In 2009, the Jackson Electric Cooperative decided to make use of eight acres of long-idle farmland behind its headquarters in Black River Falls, Wisc.
The co-op offered use of the land to a chapter of FFA, a student organization that teaches agricultural and other career skills. The students then worked with three other local cooperatives to launch a test plot program, through which they are doing scientific research, making money and learning about cooperation first-hand.
The effort has been honored with the National Rural Electric Cooperative Association’s 2011 National Community Service Award for Youth Programs. It has also attracted inquires from a handful of other electric co-ops with land to spare.
This attention should be no surprise, as the story of this student co-op provides an example of how to gain multiple benefits from a dormant asset: Just add cooperation.
A Student-Driven Cooperative
The students were encouraged to carry out the plan themselves. Carol Blaken, communications specialist for Jackson Electric, noted that the students took initiative from the start, including the recruitment of the other cooperatives.
“We just suggested it,” said Blaken. “We gave them a little push but didn’t want to do the work for them.”
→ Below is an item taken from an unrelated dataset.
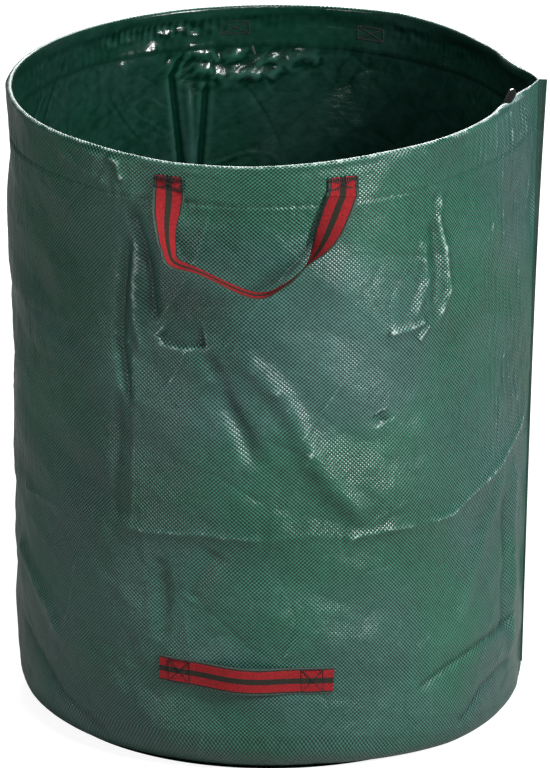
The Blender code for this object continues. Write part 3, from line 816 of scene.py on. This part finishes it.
def stitches(name, runs, thick, look):
    """Short rounded stitches, each from one point to the next, standing out of the surface at the middle."""
    points = []
    faces = []
    for first, second, out in runs:
        first = Vector(first)
        second = Vector(second)
        out = Vector(out).normalized()
        way = (second - first).normalized()
        aside = way.cross(out).normalized()
        start = len(points)
        for share, girth, lift in STITCH_STATIONS:
            centre = first.lerp(second, share) + out * thick * lift
            for step in range(STITCH_SIDES):
                turn = math.tau * step / STITCH_SIDES
                points.append(centre + (aside * math.cos(turn) + out * math.sin(turn)) * thick / 2 * girth)
        for ring in range(len(STITCH_STATIONS) - 1):
            for step in range(STITCH_SIDES):
                a = start + ring * STITCH_SIDES + step
                b = start + ring * STITCH_SIDES + (step + 1) % STITCH_SIDES
                faces.append((a, b, b + STITCH_SIDES, a + STITCH_SIDES))
        faces.append(tuple(start + step for step in reversed(range(STITCH_SIDES))))
        last = len(points) - STITCH_SIDES
        faces.append(tuple(last + step for step in range(STITCH_SIDES)))
    mesh = bpy.data.meshes.new(name)
    mesh.from_pydata([tuple(point) for point in points], [], faces)
    mesh.materials.append(look)
    mesh.shade_smooth()
    made = bpy.data.objects.new(name, mesh)
    scene.collection.objects.link(made)
    return made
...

Brad Markhardt is an agricultural education teacher and the advisor to the local FFA chapter at Black River Falls High School. He recalls that he liked the idea when presented, but also knew that the students had to take initiative. So he asked them to come up with a plan to seize the opportunity.
“I put it to the kids,” he said. “I knew if it’s going to work it’s got to be kid-driven. I told them they had to make a plan by such-and-such a date.”
Co-op president Will Peasley was one of those students. He is a sixth-generation dairy farmer and a third-generation cooperator. His co-op experience is helping him understand the experiences of his father, who is on the boards of both Federation and Jackson Electric.
“It’s helped me understand more what my dad does with his co-ops, and all the different aspects of running a co-op,” said Peasley. “It’s opened my eyes quite a bit.”
Sixth Principle Delivers the Goods
Markhardt notes that student cooperatives are not a new idea. But Jackson Electric could not have done this alone, and it’s the level of cooperation among co-ops that makes this effort unique.
The Co-op Credit Union provided financial advice and a grant that was used for the initial purchase of seed and fertilizer from Federation Cooperative, which assisted with crop and fertilizer choices. Hixton-Fairchild Cooperative educated the students on grain storage and marketing.
This winter these co-ops’ support paid off; they were joined by the Black River Falls FFA Student Cooperative, which grew out of the FFA project. The co-op currently has 14 members, who will share profits based on hours worked once the co-op has its first annual meeting in December of 2011.
Since the program began, the FFA students have raised two crops, harvesting twelve kinds of corn in 2009 and comparing brands of soybean in 2010. The crops were then sold to a local marketing cooperative, enabling the students to analyze their business gains and expenses.
“We got support [at first] from local co-ops, but now we purchase our own seed and our own fertilizer,” said Peasley. “Analyzing the profit between corn and soybeans, we decided to go with soybeans.”
Growing a Cooperative Future
The 2011 growing season has been off to a slow start, with snow still falling in late April. Still, the co-op’s members are undaunted as they prepare for another crop of soybeans.
The co-op is also helping create opportunity that will help keep these students in farming. “If we can teach them about how a cooperative operates now, we’ve already got a head start on educating them as they grow,” Blaken said.
Peasley is looking forward to college at the University of Wisconsin-Madison, where he plans to major in agricultural business. There, he will have a cooperative perspective that many students lack, and which will help launch him into a promising future. He says he might return to the family dairy farm but also can imagine managing another cooperative.
“There are lots of things I can do with this,” he said.
And Markhardt has already seen a change in the students involved with this co-op.
“These kinds of authentic real-world opportunities are just so invaluable, and as a teacher it’s my job to help to facilitate these kinds of activities,” he said. “And when the students take them and run with them and are responsible for their own education and they feel ownership of their own education, well that’s just the top of the world for a person as a teacher.”
“The kids know this is real world,” said Markhardt. “That makes them really step up in the way they handle responsibility. They know this isn’t just the grade book.”